- **Written exercise**
For this exercise, repeat all of the material verbatim apart from its images.

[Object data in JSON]
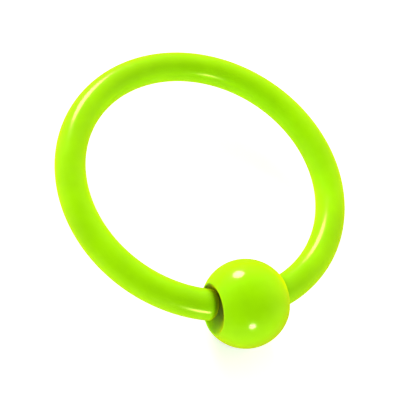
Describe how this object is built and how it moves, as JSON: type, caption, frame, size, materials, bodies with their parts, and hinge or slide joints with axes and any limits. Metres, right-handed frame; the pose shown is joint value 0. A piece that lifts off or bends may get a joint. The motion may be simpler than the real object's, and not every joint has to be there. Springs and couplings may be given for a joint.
{
  "type": "leg band",
  "caption": "Round-section open ring of springy lime plastic, closed into a leg band by a separate ball that its two domed ends pinch in opposite cupped seats.",
  "frame": {"origin": "centre of the leg opening, in the ring's mid plane", "axes": "+Z along the leg, square to the ring; +Y from the leg opening's centre to the closure ball; +X along the ball's seat axis, towards the right arm"},
  "size_m": [0.025, 0.0273, 0.0071],
  "materials": {
    "ring_plastic": "glossy fluorescent lime, slightly translucent",
    "ball_plastic": "glossy fluorescent lime, slightly translucent"
  },
  "bodies": {
    "back": {"ring_back": "ring_plastic"},
    "left_arm": {"ring_left_arm": "ring_plastic"},
    "right_arm": {"ring_right_arm": "ring_plastic"},
    "ball": {"closure_ball": "ball_plastic"}
  },
  "joints": [
    {"name": "left_arm_flex", "type": "hinge", "parent": "back", "child": "left_arm", "pos_m": [-0.00958, -0.00803, 0], "axis": [0, 0, 1], "range_deg": [0, 16], "stiffness_Nm_per_rad": 0.26, "springref_deg": -2.86},
    {"name": "right_arm_flex", "type": "hinge", "parent": "back", "child": "right_arm", "pos_m": [0.00958, -0.00803, 0], "axis": [0, 0, -1], "range_deg": [0, 16], "stiffness_Nm_per_rad": 0.26, "springref_deg": -2.86},
    {"name": "ball_release", "type": "slide", "parent": "back", "child": "ball", "axis": [0, 1, 0], "range_m": [0, 0.0067]}
  ],
  "couplings": [
    {"joint": "right_arm_flex", "follows": "left_arm_flex", "ratio": 1},
    {"joint": "ball_release", "follows": "left_arm_flex", "m_per_rad": 0.024}
  ]
}
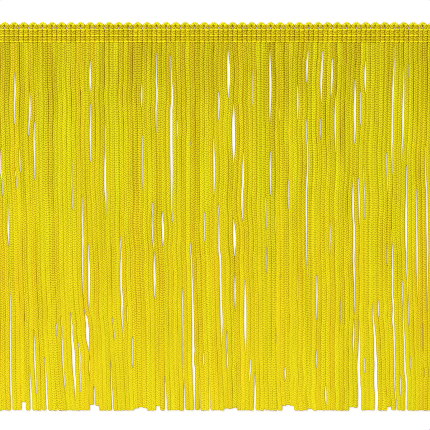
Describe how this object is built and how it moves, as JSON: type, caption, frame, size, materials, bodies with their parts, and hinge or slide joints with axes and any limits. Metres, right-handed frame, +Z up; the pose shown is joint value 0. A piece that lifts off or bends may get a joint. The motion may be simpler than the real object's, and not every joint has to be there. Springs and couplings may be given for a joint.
{
  "type": "chainette fringe trim",
  "caption": "Flat length of fringe trim: picot-edged heading bound by three chain rows, with cut chainette strands hanging from it.",
  "frame": {"origin": "centre of the bounding box in plan, on the surface that the trim lies on", "axes": "+X along the heading, +Y towards the picot edge, away from the cut ends of the fringe, +Z up through the thickness, from the back to the face with the chain rows"},
  "size_m": [0.179, 0.1524, 0.0022],
  "materials": {
    "picot_cord": "satin",
    "heading_cord": "satin",
    "chain_yarn": "satin",
    "fringe_cord": "satin"
  },
  "bodies": {
    "root": {"picot_edge": "picot_cord", "heading": "heading_cord", "chain_row_top": "chain_yarn", "chain_row_middle": "chain_yarn", "chain_row_bottom": "chain_yarn", "fringe": "fringe_cord"}
  },
  "joints": []
}
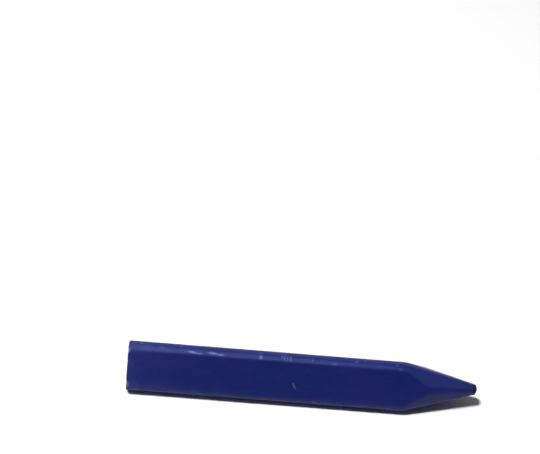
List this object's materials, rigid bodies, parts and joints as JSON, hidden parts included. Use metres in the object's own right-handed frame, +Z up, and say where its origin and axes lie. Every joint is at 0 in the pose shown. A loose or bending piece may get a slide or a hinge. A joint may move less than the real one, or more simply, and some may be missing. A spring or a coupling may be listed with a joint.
{
  "type": "wax crayon",
  "caption": "Triangular moulded wax crayon with flat sides, rounded ridges, a blunt conical drawing point with scalloped shoulders and a square base end; bare wax, no sleeve.",
  "frame": {"origin": "centre of the footprint: half way along the stick, on the surface that its lower flat side lies on", "axes": "+X along the stick towards the drawing point, +Z up from the side it lies on and through its upper ridge, +Y across the stick"},
  "size_m": [0.09, 0.013, 0.0119],
  "materials": {
    "blue_wax": "satin"
  },
  "bodies": {
    "root": {"wax_stick": "blue_wax"}
  },
  "joints": []
}
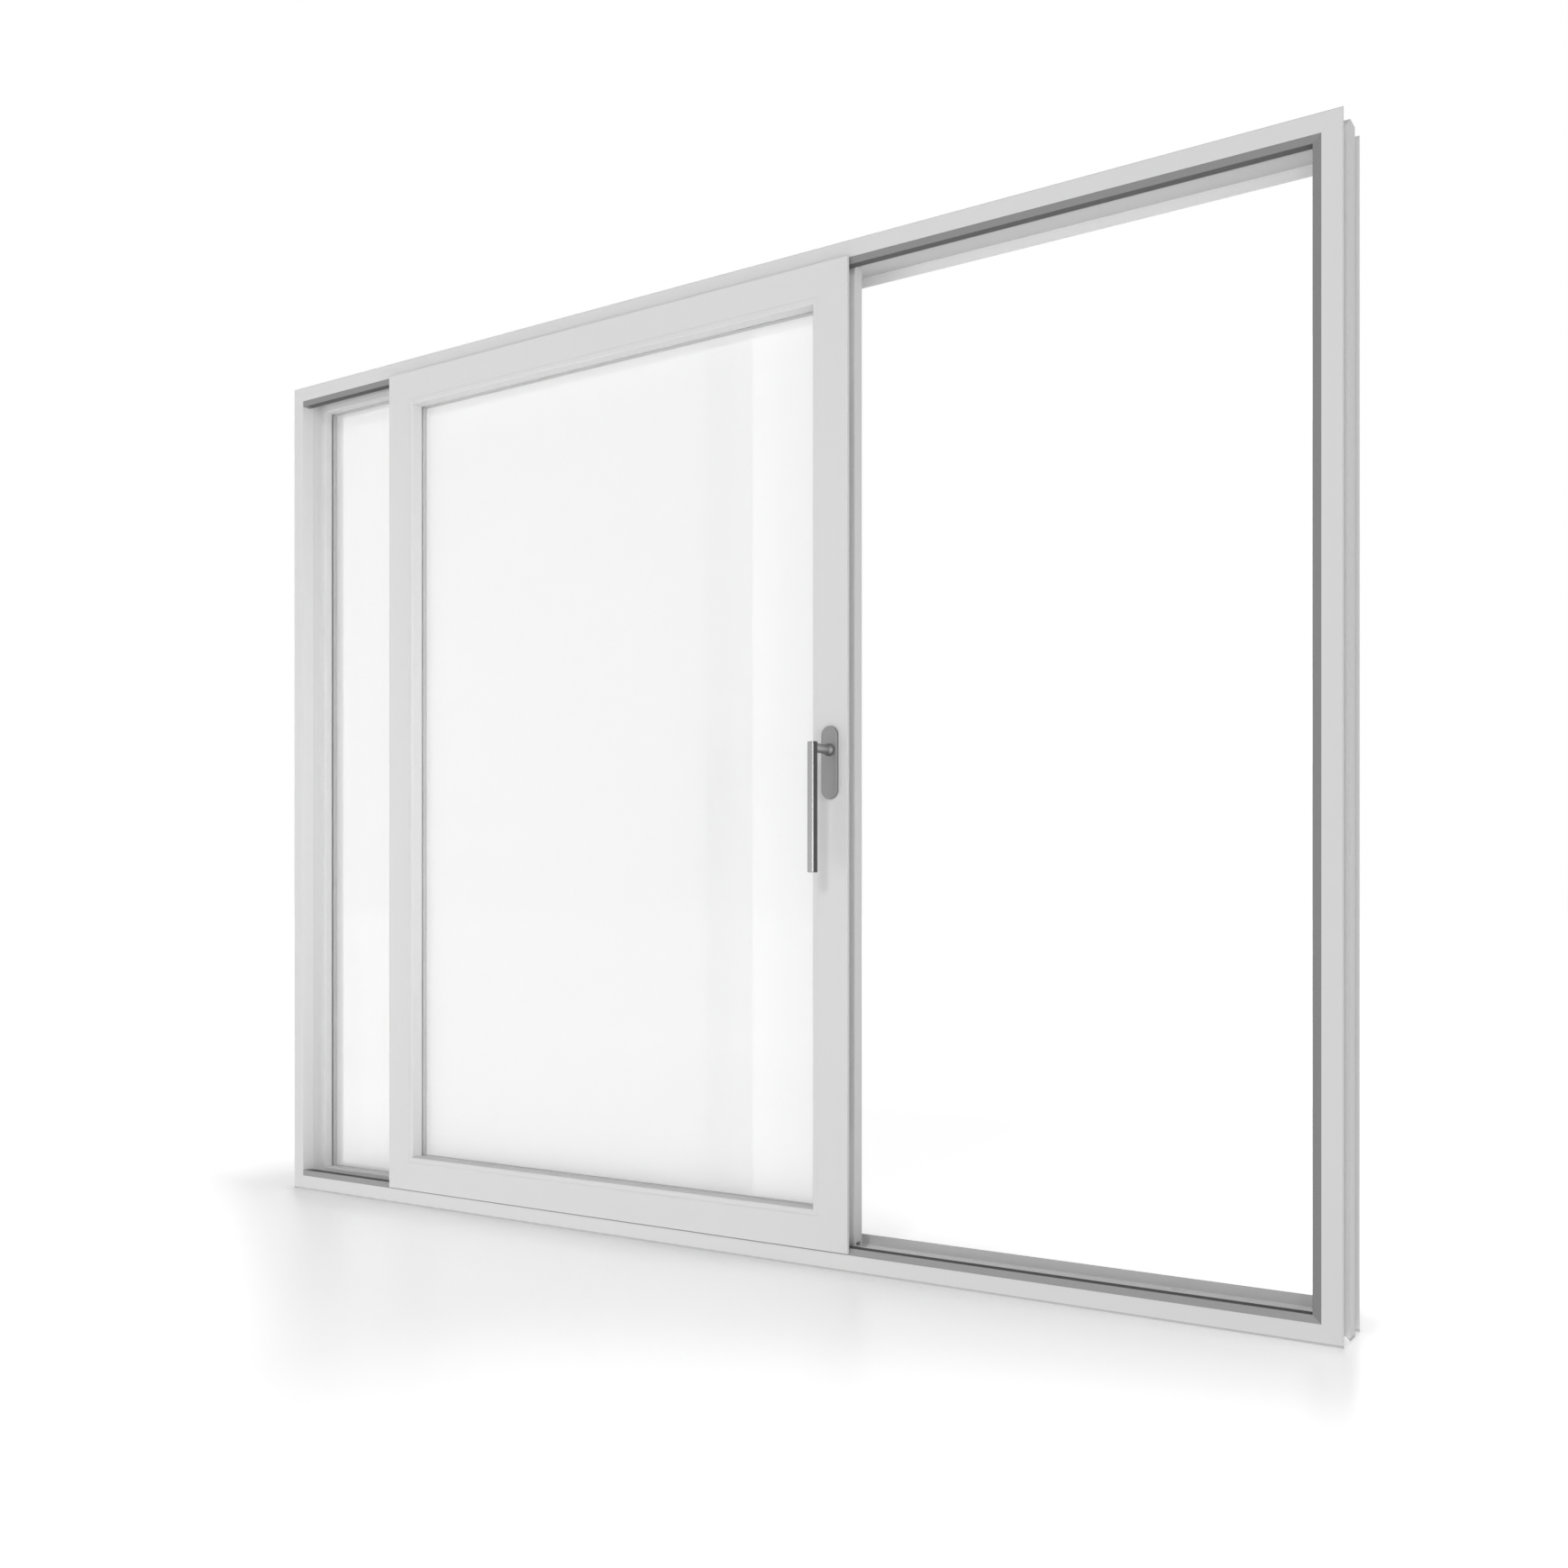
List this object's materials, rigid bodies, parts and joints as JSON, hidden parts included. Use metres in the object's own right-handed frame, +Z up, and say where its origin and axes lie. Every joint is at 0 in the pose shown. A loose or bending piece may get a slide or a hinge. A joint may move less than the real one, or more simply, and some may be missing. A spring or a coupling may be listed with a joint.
{
  "type": "lift-and-slide patio door",
  "caption": "Aluminium patio door with a fixed light and a glazed sash that slides along the room side on roller carriages and is lowered by a long bar handle.",
  "frame": {"origin": "middle of the sill's underside, at mid depth, on the flat pad that the frame stands on", "axes": "+X to the right as seen from the room, +Y to the outside, +Z up; the room is on the -Y side"},
  "size_m": [2.785, 0.2275, 2.2],
  "materials": {
    "powder_coat": "matt pale grey powder coat on aluminium",
    "grey_insert": "mid grey rigid plastic",
    "glass": "clear float glass",
    "spacer": "mill aluminium",
    "gasket": "pale grey rubber",
    "brush_seal": "dark grey brush pile",
    "thermal_break": "pale grey glass-filled nylon",
    "nylon": "black nylon",
    "stainless_steel": "brushed stainless steel",
    "zinc_casting": "zinc die casting",
    "handle_plate": "satin stainless steel",
    "handle_core": "dark grey satin coat",
    "brushed_handle": "brushed stainless steel"
  },
  "bodies": {
    "frame": {"fixed_bead_bottom": "powder_coat", "fixed_bead_left": "powder_coat", "fixed_bead_right": "powder_coat", "fixed_bead_top": "powder_coat", "fixed_gaskets": "gasket", "fixed_inner_pane": "glass", "fixed_meeting_stile": "powder_coat", "fixed_outer_pane": "glass", "fixed_spacer": "spacer", "head_inner_profile": "powder_coat", "head_outer_profile": "powder_coat", "head_track_insert": "grey_insert", "left_jamb_inner_profile": "powder_coat", "left_jamb_outer_profile": "powder_coat", "lock_jamb_insert": "grey_insert", "lock_keeps": "stainless_steel", "right_jamb_inner_profile": "powder_coat", "right_jamb_outer_profile": "powder_coat", "running_rail": "stainless_steel", "sill_inner_profile": "powder_coat", "sill_outer_profile": "powder_coat", "sill_track_insert": "grey_insert", "thermal_breaks": "thermal_break", "threshold_strip": "grey_insert", "track_seals": "brush_seal"},
    "carriages": {"carriage_housings": "zinc_casting", "carriage_rollers": "stainless_steel"},
    "sash": {"handle_rosette": "handle_plate", "lift_pins": "stainless_steel", "lock_faceplate": "stainless_steel", "sash_bead_bottom": "powder_coat", "sash_bead_left": "powder_coat", "sash_bead_right": "powder_coat", "sash_bead_top": "powder_coat", "sash_bottom_rail": "powder_coat", "sash_gaskets": "gasket", "sash_inner_pane": "glass", "sash_interlock": "powder_coat", "sash_lock_stile": "powder_coat", "sash_meeting_stile": "powder_coat", "sash_outer_pane": "glass", "sash_spacer": "spacer", "sash_top_rail": "powder_coat", "top_guides": "nylon"},
    "handle": {"handle_neck": "brushed_handle", "handle_bar": "handle_core", "handle_bar_cover": "brushed_handle"}
  },
  "joints": [
    {"name": "sash_slide", "type": "slide", "parent": "frame", "child": "carriages", "axis": [1, 0, 0], "range_m": [-0.329, 0.969]},
    {"name": "sash_lift", "type": "slide", "parent": "carriages", "child": "sash", "axis": [0, 0, 1], "range_m": [-0.005, 0]},
    {"name": "handle_turn", "type": "hinge", "parent": "sash", "child": "handle", "pos_m": [0.3425, -0.086, 1.114], "axis": [0, 1, 0], "range_deg": [0, 180]}
  ],
  "couplings": [
    {"joint": "handle_turn", "follows": "sash_lift", "rad_per_m": -628}
  ]
}
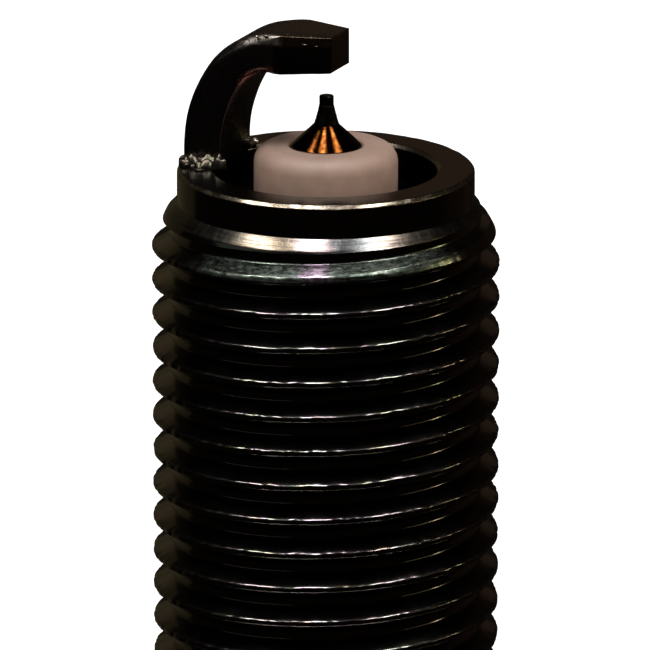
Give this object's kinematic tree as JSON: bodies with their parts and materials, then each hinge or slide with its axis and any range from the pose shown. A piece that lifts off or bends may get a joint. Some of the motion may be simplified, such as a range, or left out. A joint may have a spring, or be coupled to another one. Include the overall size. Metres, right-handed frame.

- **Response below**
Describe how this object is built and how it moves, as JSON: type, caption, frame, size, materials, bodies with their parts, and hinge or slide joints with axes and any limits. Metres, right-handed frame; the pose shown is joint value 0. A piece that lifts off or bends may get a joint. The motion may be simpler than the real object's, and not every joint has to be there. Springs and couplings may be given for a joint.
{
  "type": "leg band",
  "caption": "Round-section open ring of springy lime plastic, closed into a leg band by a separate ball that its two domed ends pinch in opposite cupped seats.",
  "frame": {"origin": "centre of the leg opening, in the ring's mid plane", "axes": "+Z along the leg, square to the ring; +Y from the leg opening's centre to the closure ball; +X along the ball's seat axis, towards the right arm"},
  "size_m": [0.025, 0.0273, 0.0071],
  "materials": {
    "ring_plastic": "glossy fluorescent lime, slightly translucent",
    "ball_plastic": "glossy fluorescent lime, slightly translucent"
  },
  "bodies": {
    "back": {"ring_back": "ring_plastic"},
    "left_arm": {"ring_left_arm": "ring_plastic"},
    "right_arm": {"ring_right_arm": "ring_plastic"},
    "ball": {"closure_ball": "ball_plastic"}
  },
  "joints": [
    {"name": "left_arm_flex", "type": "hinge", "parent": "back", "child": "left_arm", "pos_m": [-0.00958, -0.00803, 0], "axis": [0, 0, 1], "range_deg": [0, 16], "stiffness_Nm_per_rad": 0.26, "springref_deg": -2.86},
    {"name": "right_arm_flex", "type": "hinge", "parent": "back", "child": "right_arm", "pos_m": [0.00958, -0.00803, 0], "axis": [0, 0, -1], "range_deg": [0, 16], "stiffness_Nm_per_rad": 0.26, "springref_deg": -2.86},
    {"name": "ball_release", "type": "slide", "parent": "back", "child": "ball", "axis": [0, 1, 0], "range_m": [0, 0.0067]}
  ],
  "couplings": [
    {"joint": "right_arm_flex", "follows": "left_arm_flex", "ratio": 1},
    {"joint": "ball_release", "follows": "left_arm_flex", "m_per_rad": 0.024}
  ]
}
Describe how this object is built and how it moves, as JSON: type, caption, frame, size, materials, bodies with their parts, and hinge or slide joints with axes and any limits. Metres, right-handed frame, +Z up; the pose shown is joint value 0. A piece that lifts off or bends may get a joint. The motion may be simpler than the real object's, and not every joint has to be there. Springs and couplings may be given for a joint.
{
  "type": "chainette fringe trim",
  "caption": "Flat length of fringe trim: picot-edged heading bound by three chain rows, with cut chainette strands hanging from it.",
  "frame": {"origin": "centre of the bounding box in plan, on the surface that the trim lies on", "axes": "+X along the heading, +Y towards the picot edge, away from the cut ends of the fringe, +Z up through the thickness, from the back to the face with the chain rows"},
  "size_m": [0.179, 0.1524, 0.0022],
  "materials": {
    "picot_cord": "satin",
    "heading_cord": "satin",
    "chain_yarn": "satin",
    "fringe_cord": "satin"
  },
  "bodies": {
    "root": {"picot_edge": "picot_cord", "heading": "heading_cord", "chain_row_top": "chain_yarn", "chain_row_middle": "chain_yarn", "chain_row_bottom": "chain_yarn", "fringe": "fringe_cord"}
  },
  "joints": []
}
List this object's materials, rigid bodies, parts and joints as JSON, hidden parts included. Use metres in the object's own right-handed frame, +Z up, and say where its origin and axes lie. Every joint is at 0 in the pose shown. A loose or bending piece may get a slide or a hinge. A joint may move less than the real one, or more simply, and some may be missing. A spring or a coupling may be listed with a joint.
{
  "type": "wax crayon",
  "caption": "Triangular moulded wax crayon with flat sides, rounded ridges, a blunt conical drawing point with scalloped shoulders and a square base end; bare wax, no sleeve.",
  "frame": {"origin": "centre of the footprint: half way along the stick, on the surface that its lower flat side lies on", "axes": "+X along the stick towards the drawing point, +Z up from the side it lies on and through its upper ridge, +Y across the stick"},
  "size_m": [0.09, 0.013, 0.0119],
  "materials": {
    "blue_wax": "satin"
  },
  "bodies": {
    "root": {"wax_stick": "blue_wax"}
  },
  "joints": []
}
List this object's materials, rigid bodies, parts and joints as JSON, hidden parts included. Use metres in the object's own right-handed frame, +Z up, and say where its origin and axes lie. Every joint is at 0 in the pose shown. A loose or bending piece may get a slide or a hinge. A joint may move less than the real one, or more simply, and some may be missing. A spring or a coupling may be listed with a joint.
{
  "type": "lift-and-slide patio door",
  "caption": "Aluminium patio door with a fixed light and a glazed sash that slides along the room side on roller carriages and is lowered by a long bar handle.",
  "frame": {"origin": "middle of the sill's underside, at mid depth, on the flat pad that the frame stands on", "axes": "+X to the right as seen from the room, +Y to the outside, +Z up; the room is on the -Y side"},
  "size_m": [2.785, 0.2275, 2.2],
  "materials": {
    "powder_coat": "matt pale grey powder coat on aluminium",
    "grey_insert": "mid grey rigid plastic",
    "glass": "clear float glass",
    "spacer": "mill aluminium",
    "gasket": "pale grey rubber",
    "brush_seal": "dark grey brush pile",
    "thermal_break": "pale grey glass-filled nylon",
    "nylon": "black nylon",
    "stainless_steel": "brushed stainless steel",
    "zinc_casting": "zinc die casting",
    "handle_plate": "satin stainless steel",
    "handle_core": "dark grey satin coat",
    "brushed_handle": "brushed stainless steel"
  },
  "bodies": {
    "frame": {"fixed_bead_bottom": "powder_coat", "fixed_bead_left": "powder_coat", "fixed_bead_right": "powder_coat", "fixed_bead_top": "powder_coat", "fixed_gaskets": "gasket", "fixed_inner_pane": "glass", "fixed_meeting_stile": "powder_coat", "fixed_outer_pane": "glass", "fixed_spacer": "spacer", "head_inner_profile": "powder_coat", "head_outer_profile": "powder_coat", "head_track_insert": "grey_insert", "left_jamb_inner_profile": "powder_coat", "left_jamb_outer_profile": "powder_coat", "lock_jamb_insert": "grey_insert", "lock_keeps": "stainless_steel", "right_jamb_inner_profile": "powder_coat", "right_jamb_outer_profile": "powder_coat", "running_rail": "stainless_steel", "sill_inner_profile": "powder_coat", "sill_outer_profile": "powder_coat", "sill_track_insert": "grey_insert", "thermal_breaks": "thermal_break", "threshold_strip": "grey_insert", "track_seals": "brush_seal"},
    "carriages": {"carriage_housings": "zinc_casting", "carriage_rollers": "stainless_steel"},
    "sash": {"handle_rosette": "handle_plate", "lift_pins": "stainless_steel", "lock_faceplate": "stainless_steel", "sash_bead_bottom": "powder_coat", "sash_bead_left": "powder_coat", "sash_bead_right": "powder_coat", "sash_bead_top": "powder_coat", "sash_bottom_rail": "powder_coat", "sash_gaskets": "gasket", "sash_inner_pane": "glass", "sash_interlock": "powder_coat", "sash_lock_stile": "powder_coat", "sash_meeting_stile": "powder_coat", "sash_outer_pane": "glass", "sash_spacer": "spacer", "sash_top_rail": "powder_coat", "top_guides": "nylon"},
    "handle": {"handle_neck": "brushed_handle", "handle_bar": "handle_core", "handle_bar_cover": "brushed_handle"}
  },
  "joints": [
    {"name": "sash_slide", "type": "slide", "parent": "frame", "child": "carriages", "axis": [1, 0, 0], "range_m": [-0.329, 0.969]},
    {"name": "sash_lift", "type": "slide", "parent": "carriages", "child": "sash", "axis": [0, 0, 1], "range_m": [-0.005, 0]},
    {"name": "handle_turn", "type": "hinge", "parent": "sash", "child": "handle", "pos_m": [0.3425, -0.086, 1.114], "axis": [0, 1, 0], "range_deg": [0, 180]}
  ],
  "couplings": [
    {"joint": "handle_turn", "follows": "sash_lift", "rad_per_m": -628}
  ]
}
Give this object's kinematic tree as JSON: bodies with their parts and materials, then each hinge or slide with its axis and any range from the pose shown. A piece that lifts off or bends may get a joint. Some of the motion may be simplified, such as a range, or left out. A joint may have a spring, or be coupled to another one. Include the overall size. Metres, right-handed frame.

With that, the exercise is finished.